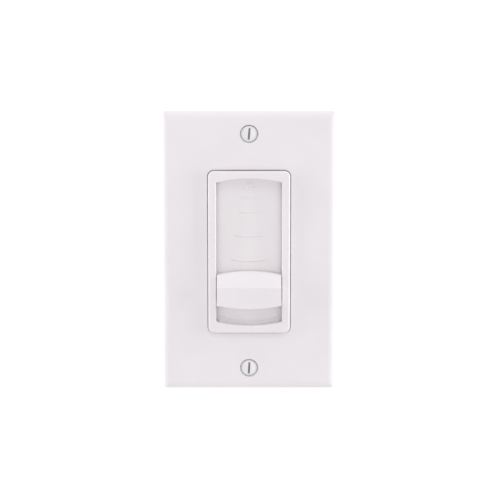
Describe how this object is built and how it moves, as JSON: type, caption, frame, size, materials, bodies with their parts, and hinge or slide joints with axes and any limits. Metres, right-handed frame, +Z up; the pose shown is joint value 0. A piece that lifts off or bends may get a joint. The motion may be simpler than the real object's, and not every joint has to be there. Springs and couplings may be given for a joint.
{
  "type": "dimmer slide switch",
  "caption": "Single-gang slide dimmer with wallplate: wide wedge-shaped knob sliding in a framed recess over a convex scale panel.",
  "frame": {"origin": "midway between the two box-mounting holes, on the wall's surface, which is also the yoke's back face and the wallplate's back rim", "axes": "+X to the right seen from the room, +Y into the wall, +Z up along the slide"},
  "size_m": [0.0698, 0.044, 0.1142],
  "materials": {
    "wallplate_white": "smooth satin-gloss moulded thermoset",
    "painted_screw": "steel painted to match the plate",
    "bezel_white": "satin moulded plastic",
    "panel_white": "fine satin moulded plastic with raised marks",
    "knob_white": "satin moulded plastic",
    "natural_nylon": "natural nylon",
    "zinc_plate": "zinc-plated stamped steel",
    "green_screw": "green-passivated screw",
    "fish_paper": "pressed insulating paper",
    "housing_black": "black moulded thermoplastic",
    "bright_screw": "zinc-plated screw",
    "board": "phenolic-paper board",
    "pot_steel": "tinned steel",
    "phenolic_track": "phenolic strip with carbon track",
    "plunger_red": "moulded plastic",
    "brass": "stamped brass",
    "epoxy_black": "moulded epoxy",
    "tinned_copper": "tinned copper",
    "thermal_pad": "grey thermal pad",
    "ferrite": "iron-powder core",
    "enamelled_copper": "enamelled copper wire",
    "capacitor_yellow": "film capacitor case",
    "capacitor_blue": "dipped capacitor",
    "resistor_tan": "coated resistor"
  },
  "bodies": {
    "fixed": {"wallplate": "wallplate_white", "wallplate_screws": "painted_screw", "bezel_frame": "bezel_white", "scale_panel": "panel_white", "yoke": "zinc_plate", "ground_screw": "green_screw", "insulator_sheet": "fish_paper", "back_housing": "housing_black", "housing_screws": "bright_screw", "circuit_board": "board", "pot_frame": "pot_steel", "pot_track": "phenolic_track", "off_switch_body": "housing_black", "off_switch_terminals": "brass", "triac_body": "epoxy_black", "triac_lead_frame": "tinned_copper", "triac_pad": "thermal_pad", "triac_screw": "bright_screw", "choke_core": "ferrite", "choke_winding": "enamelled_copper", "film_capacitor": "capacitor_yellow", "timing_capacitor": "capacitor_blue", "resistor_bodies": "resistor_tan", "resistor_leads": "tinned_copper", "diac": "capacitor_blue", "trim_pot_body": "capacitor_blue", "terminal_plates": "brass", "terminal_screws": "brass"},
    "slider": {"slider_knob": "knob_white", "slider_carriage": "natural_nylon", "pot_lever": "pot_steel", "pot_wiper": "natural_nylon"},
    "off_plunger": {"off_switch_plunger": "plunger_red"},
    "trimmer": {"trim_pot_rotor": "natural_nylon"}
  },
  "joints": [
    {"name": "dimmer_slide", "type": "slide", "parent": "fixed", "child": "slider", "axis": [0, 0, 1], "range_m": [-0.0073, 0.0377]},
    {"name": "off_switch_press", "type": "slide", "parent": "fixed", "child": "off_plunger", "axis": [0, 0, 1], "range_m": [-0.001, 0], "stiffness_N_per_m": 400, "springref_m": 0.0005},
    {"name": "trim_turn", "type": "hinge", "parent": "fixed", "child": "trimmer", "pos_m": [0.0052, 0.0184, -0.0018], "axis": [0, 1, 0], "range_deg": [-135, 135]}
  ]
}
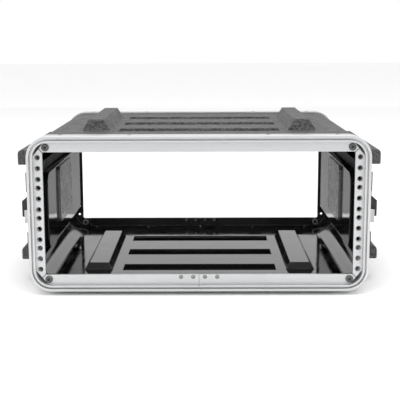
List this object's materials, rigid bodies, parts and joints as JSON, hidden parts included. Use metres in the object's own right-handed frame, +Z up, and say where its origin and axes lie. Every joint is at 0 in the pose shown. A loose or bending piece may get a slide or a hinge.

## Set problem
Send back every record, precisely as written.

## Written response
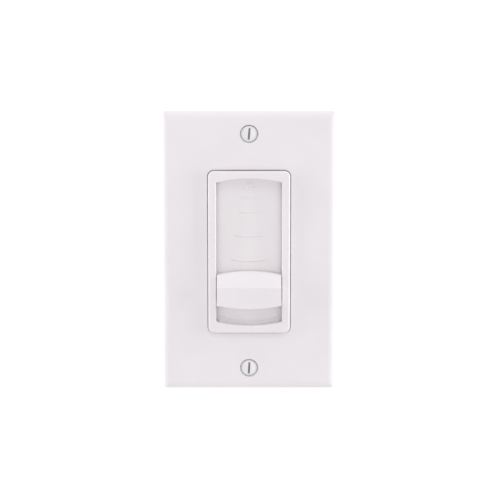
Describe how this object is built and how it moves, as JSON: type, caption, frame, size, materials, bodies with their parts, and hinge or slide joints with axes and any limits. Metres, right-handed frame, +Z up; the pose shown is joint value 0. A piece that lifts off or bends may get a joint. The motion may be simpler than the real object's, and not every joint has to be there. Springs and couplings may be given for a joint.
{
  "type": "dimmer slide switch",
  "caption": "Single-gang slide dimmer with wallplate: wide wedge-shaped knob sliding in a framed recess over a convex scale panel.",
  "frame": {"origin": "midway between the two box-mounting holes, on the wall's surface, which is also the yoke's back face and the wallplate's back rim", "axes": "+X to the right seen from the room, +Y into the wall, +Z up along the slide"},
  "size_m": [0.0698, 0.044, 0.1142],
  "materials": {
    "wallplate_white": "smooth satin-gloss moulded thermoset",
    "painted_screw": "steel painted to match the plate",
    "bezel_white": "satin moulded plastic",
    "panel_white": "fine satin moulded plastic with raised marks",
    "knob_white": "satin moulded plastic",
    "natural_nylon": "natural nylon",
    "zinc_plate": "zinc-plated stamped steel",
    "green_screw": "green-passivated screw",
    "fish_paper": "pressed insulating paper",
    "housing_black": "black moulded thermoplastic",
    "bright_screw": "zinc-plated screw",
    "board": "phenolic-paper board",
    "pot_steel": "tinned steel",
    "phenolic_track": "phenolic strip with carbon track",
    "plunger_red": "moulded plastic",
    "brass": "stamped brass",
    "epoxy_black": "moulded epoxy",
    "tinned_copper": "tinned copper",
    "thermal_pad": "grey thermal pad",
    "ferrite": "iron-powder core",
    "enamelled_copper": "enamelled copper wire",
    "capacitor_yellow": "film capacitor case",
    "capacitor_blue": "dipped capacitor",
    "resistor_tan": "coated resistor"
  },
  "bodies": {
    "fixed": {"wallplate": "wallplate_white", "wallplate_screws": "painted_screw", "bezel_frame": "bezel_white", "scale_panel": "panel_white", "yoke": "zinc_plate", "ground_screw": "green_screw", "insulator_sheet": "fish_paper", "back_housing": "housing_black", "housing_screws": "bright_screw", "circuit_board": "board", "pot_frame": "pot_steel", "pot_track": "phenolic_track", "off_switch_body": "housing_black", "off_switch_terminals": "brass", "triac_body": "epoxy_black", "triac_lead_frame": "tinned_copper", "triac_pad": "thermal_pad", "triac_screw": "bright_screw", "choke_core": "ferrite", "choke_winding": "enamelled_copper", "film_capacitor": "capacitor_yellow", "timing_capacitor": "capacitor_blue", "resistor_bodies": "resistor_tan", "resistor_leads": "tinned_copper", "diac": "capacitor_blue", "trim_pot_body": "capacitor_blue", "terminal_plates": "brass", "terminal_screws": "brass"},
    "slider": {"slider_knob": "knob_white", "slider_carriage": "natural_nylon", "pot_lever": "pot_steel", "pot_wiper": "natural_nylon"},
    "off_plunger": {"off_switch_plunger": "plunger_red"},
    "trimmer": {"trim_pot_rotor": "natural_nylon"}
  },
  "joints": [
    {"name": "dimmer_slide", "type": "slide", "parent": "fixed", "child": "slider", "axis": [0, 0, 1], "range_m": [-0.0073, 0.0377]},
    {"name": "off_switch_press", "type": "slide", "parent": "fixed", "child": "off_plunger", "axis": [0, 0, 1], "range_m": [-0.001, 0], "stiffness_N_per_m": 400, "springref_m": 0.0005},
    {"name": "trim_turn", "type": "hinge", "parent": "fixed", "child": "trimmer", "pos_m": [0.0052, 0.0184, -0.0018], "axis": [0, 1, 0], "range_deg": [-135, 135]}
  ]
}
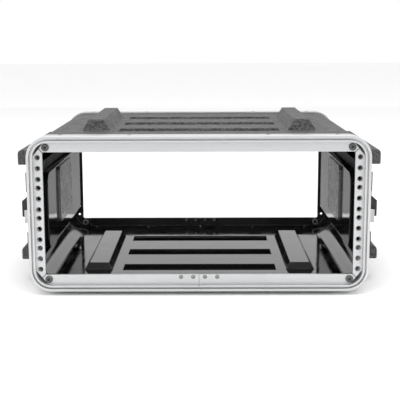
List this object's materials, rigid bodies, parts and joints as JSON, hidden parts included. Use metres in the object's own right-handed frame, +Z up, and say where its origin and axes lie. Every joint is at 0 in the pose shown. A loose or bending piece may get a slide or a hinge.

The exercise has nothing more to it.